TASK DIRECTIONS -> All lines in the data bearing the string "from" should be identified and copied.

--- start of INFORMATION PROVIDED ---

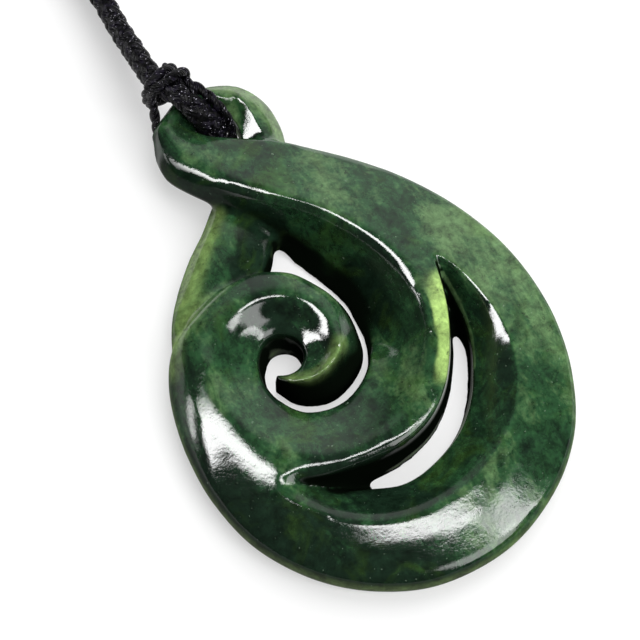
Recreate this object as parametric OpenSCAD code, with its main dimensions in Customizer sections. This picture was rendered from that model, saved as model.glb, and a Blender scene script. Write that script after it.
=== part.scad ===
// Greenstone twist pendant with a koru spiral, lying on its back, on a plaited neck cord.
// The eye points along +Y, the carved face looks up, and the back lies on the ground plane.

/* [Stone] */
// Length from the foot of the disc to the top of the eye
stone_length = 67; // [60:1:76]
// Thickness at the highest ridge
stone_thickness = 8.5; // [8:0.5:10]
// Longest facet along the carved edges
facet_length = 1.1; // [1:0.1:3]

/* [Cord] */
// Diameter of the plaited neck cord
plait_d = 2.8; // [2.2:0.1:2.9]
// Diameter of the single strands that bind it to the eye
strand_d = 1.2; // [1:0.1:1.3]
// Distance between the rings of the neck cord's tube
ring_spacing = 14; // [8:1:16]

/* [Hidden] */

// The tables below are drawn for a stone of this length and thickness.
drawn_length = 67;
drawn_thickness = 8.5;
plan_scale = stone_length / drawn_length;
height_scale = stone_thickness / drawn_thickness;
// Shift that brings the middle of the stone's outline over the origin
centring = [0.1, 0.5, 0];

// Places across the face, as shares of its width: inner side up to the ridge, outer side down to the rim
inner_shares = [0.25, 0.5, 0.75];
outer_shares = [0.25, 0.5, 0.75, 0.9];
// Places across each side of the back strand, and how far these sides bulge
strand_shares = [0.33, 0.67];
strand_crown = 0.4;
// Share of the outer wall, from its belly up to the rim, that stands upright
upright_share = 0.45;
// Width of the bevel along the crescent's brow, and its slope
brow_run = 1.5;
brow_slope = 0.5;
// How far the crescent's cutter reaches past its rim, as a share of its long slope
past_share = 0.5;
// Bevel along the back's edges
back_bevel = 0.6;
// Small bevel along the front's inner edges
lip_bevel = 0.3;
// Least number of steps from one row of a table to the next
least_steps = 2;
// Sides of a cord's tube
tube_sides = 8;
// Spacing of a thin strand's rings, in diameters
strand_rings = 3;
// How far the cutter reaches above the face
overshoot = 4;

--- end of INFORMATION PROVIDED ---

WORKED SOLUTION ->
Recreate this object as parametric OpenSCAD code, with its main dimensions in Customizer sections. This picture was rendered from that model, saved as model.glb, and a Blender scene script. Write that script after it.
// Length from the foot of the disc to the top of the eye
// Share of the outer wall, from its belly up to the rim, that stands upright
// Least number of steps from one row of a table to the next